Driven to be efficient

By Rinaldi Gulinao

Among self-professed car nuts, I must be the only one somewhat looking forward to this economic crisis. I do not mean to say that I was overjoyed to hear that some automakers were on the brink of collapse and that a lot of people in their employ were about to lose their jobs– that side of the issue did give me a few sleepless nights, since I have a great number of friends and acquaintances in the industry. More powerful than that is my optimism for a drastic reshaping of North American car culture. As perverse as it sounds, I believe that this is a change that only a crisis of large magnitude could bring.


Throughout its history, the car has raised numerous environmental concerns: from the initial worries of scarcity of resources with the inception of mass production to the problem of disposal when the first mass produced cars reached the end of their life cycle and finally to the issue of urban air quality, which led to the introduction of emissions standards. All these and more were solved, not due to actions of car manufacturers alone, nor due to the pressure of environmental regulation, but ultimately because of a shift in consumer choices as facilitated by a crisis.


Currently, sustainability and global warming occupy perhaps the top two spots in contemporary environmental concerns that list the car as a primary culprit. As it currently stands, neither feature prominently in the psyche of the average motorist.

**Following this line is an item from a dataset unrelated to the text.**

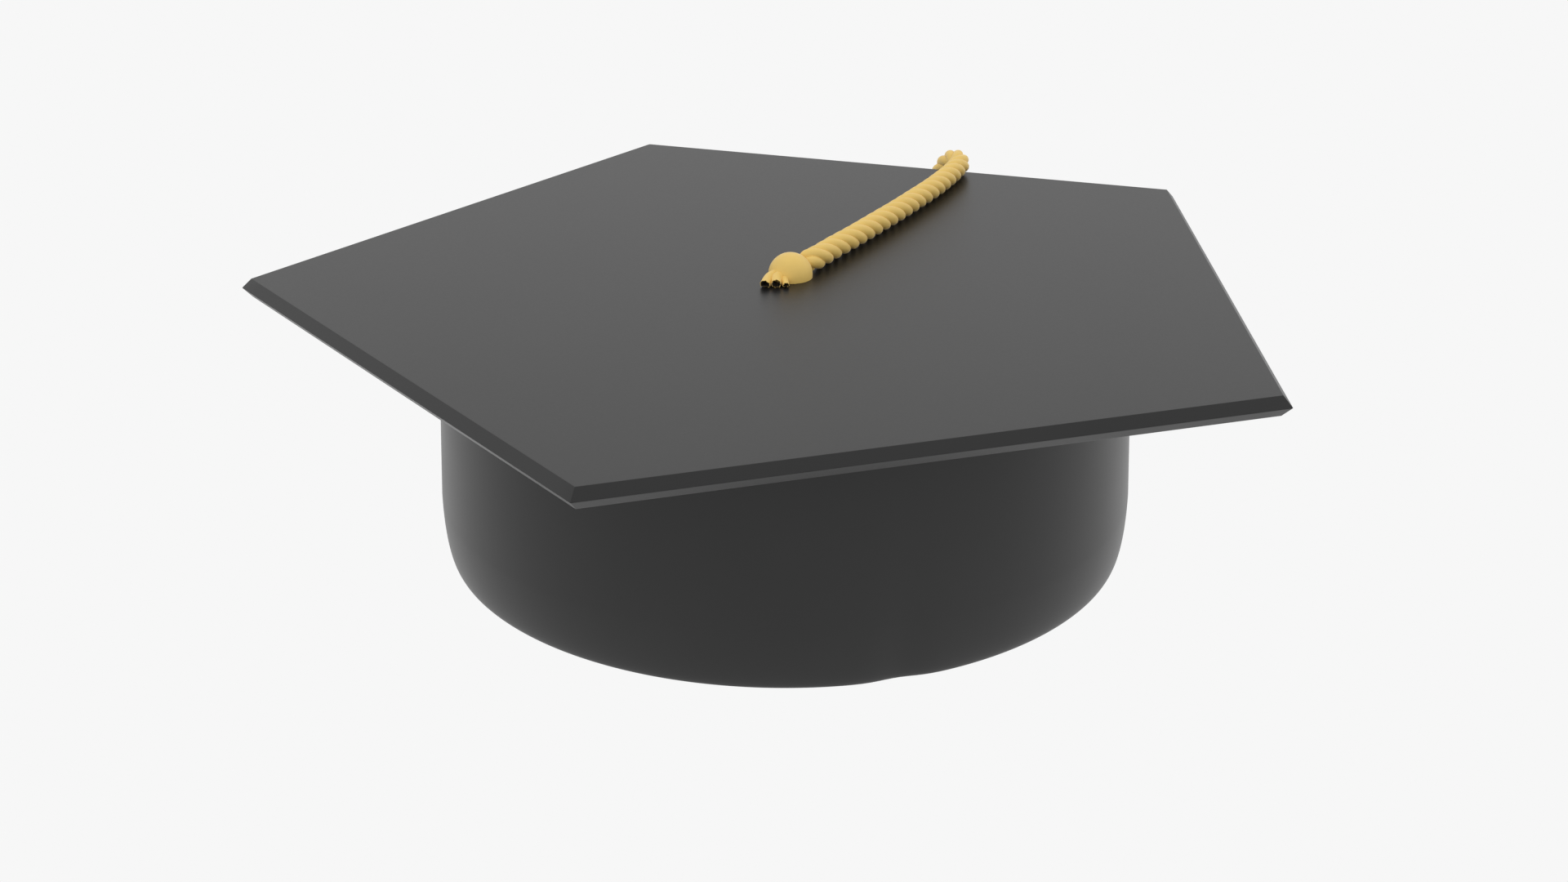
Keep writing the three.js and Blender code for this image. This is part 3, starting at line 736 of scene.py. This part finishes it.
def make_strand_end(number, facts, look):
    """A hollow sleeve, open and ragged at its tip, with its lower lip cut back."""
    dice = random.Random(number)
    base = np.array([BUTTON_X, BUTTON_Y, BOARD_TOP])
    line = even_steps(smooth_route(np.array(facts["axis"]) + base), STRAND_STEP)
    sides = 40
    shares = np.linspace(0, 1, len(line))
    ahead, side = carried_frames(line)
    over = np.cross(ahead, side)
    angles = np.linspace(0, 2 * math.pi, sides, endpoint=False)
    phase = dice.uniform(0, 6)
    ragged = RAGGED_COARSE * np.sin(7 * angles + phase)
    ragged += RAGGED_FINE * np.sin(12 * angles + 2 * phase)
    lower = 0.5 - 0.5 * np.cos(angles)
    reach = ragged * (0.4 + 0.6 * lower) - facts["cut"] * lower ** 1.5
    circle = side[:, None] * np.cos(angles)[:, None] + over[:, None] * np.sin(angles)[:, None]
    outer = facts["root"] + (facts["tip"] - facts["root"]) * shares
    spill = ahead[:, None] * reach[:, None] * (shares ** 1.6)[:, None, None]
    outside = line[:, None] + circle * outer[:, None, None] + spill
    inside = line[:, None] + circle * (outer - STRAND_WALL)[:, None, None] + spill
    outside[..., 2] = np.maximum(outside[..., 2], BOARD_TOP + STRAND_REST)
    inside[..., 2] = np.maximum(inside[..., 2], BOARD_TOP + STRAND_REST + 0.00006)
    rows = [*outside, *inside[::-1]]
    surface = Surface()
    across = np.linspace(0, 2 * math.pi * facts["tip"], sides + 1)
    steps_in = np.arange(len(rows) + 1) - len(outside)
    along = steps_in * STRAND_STEP + STRAND_INSIDE_MM / 1000
    surface.grid(rows, across, along, wrap=True, ring=True)
    piece = surface.build(f"strand_end_{number}", look, 60)
    return fit(piece, "button_and_cord", "gold_thread", f"tail_strand_{number}")


# ---------------------------------------------------------------- the tassel


def make_tassel_head(look):
    """A bead wound with upright threads, open on top round the knot."""
    columns = 4 * BEAD_RIDGES
    socket = KNOT_RADIUS + BEAD_GAP
    # radius and height of the face, from the knot's centre
    profile = [
        (0.0035, -0.0074), (0.0050, -0.0074), (0.0062, -0.0061), (0.0069, -0.0048),
        (0.0074, -0.0030), (0.0076, -0.0012), (0.0076, 0.0004), (0.0073, 0.0018),
        (0.0069, 0.0032), (0.0063, 0.0044), (0.0058, 0.0050), (0.0054, 0.0048),
    ]
    low = math.radians(-66)
    arc = np.linspace(math.acos(0.0050 / socket), low, 16)
    inner = [(socket * math.cos(a), socket * math.sin(a)) for a in arc]
    outline = np.array(profile + inner) + np.array([0, KNOT_CENTRE])

    def wound(angles, radii, heights):
        share = smooth_step(radii, 0.0052, 0.0066)
        groove = np.abs(np.cos(angles * BEAD_RIDGES / 2)) - 0.6
        return radii + BEAD_GROOVE * groove * share, heights

    surface = Surface()
    revolve(surface, outline, columns, (TASSEL_X, TASSEL_Y), shift=wound)
    piece = surface.build("tassel_bead", look, 60)
    return fit(piece, "tassel_head", "gold_thread", "tassel_head")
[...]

While there are a number of hybrid, alternative fuel or perhaps electric car proponents concerned about greenhouse gases, their current numbers are too few to seriously affect the overall carbon output of the North American motoring public as a whole. Much like generations past, the current average motorist has consistently proven to be slow to embrace these technologies and only truly considered them once personally inconvenienced (as evidenced by a sharp rise in hybrid purchases coinciding with the record gas prices of 2008). Any benefit to the environment, though welcome, was purely secondary.


An economic crisis can have the positive benefit of straining our wasteful automotive practices to the point that we would be forced to actually become more efficient. We would demand from the manufacturers more cars that truly save gas and not just give a nod to efficiency as they currently stand– really, what is the point of a hybrid SUV when a lighter conventional car produces better gas mileage figures? As well, if our disposable income gets hit hard enough, then we might also start clamouring for simpler, smaller and more ecologically sustainable cars unburdened with excess options and weight.


Perhaps most importantly, a shift in the definitions of automotive cool might just occur. Instead of awarding the badge of cool to technological complexity, we would instead give it to artful simplicity. Instead of defining a car’s greatness by how it insulates us from the experience of driving, we would call for a return to the elemental aspects of motoring where every nuance of the road and the environment is transcribed to the driver.


Having written this, I will certainly get assailed by accusations of not being a true car nut. How can I say I truly love cars when I’m practically welcoming the death of car culture as we know it? To that I say: I love cars so much, I’d rather that the culture as we know it die than cars in general.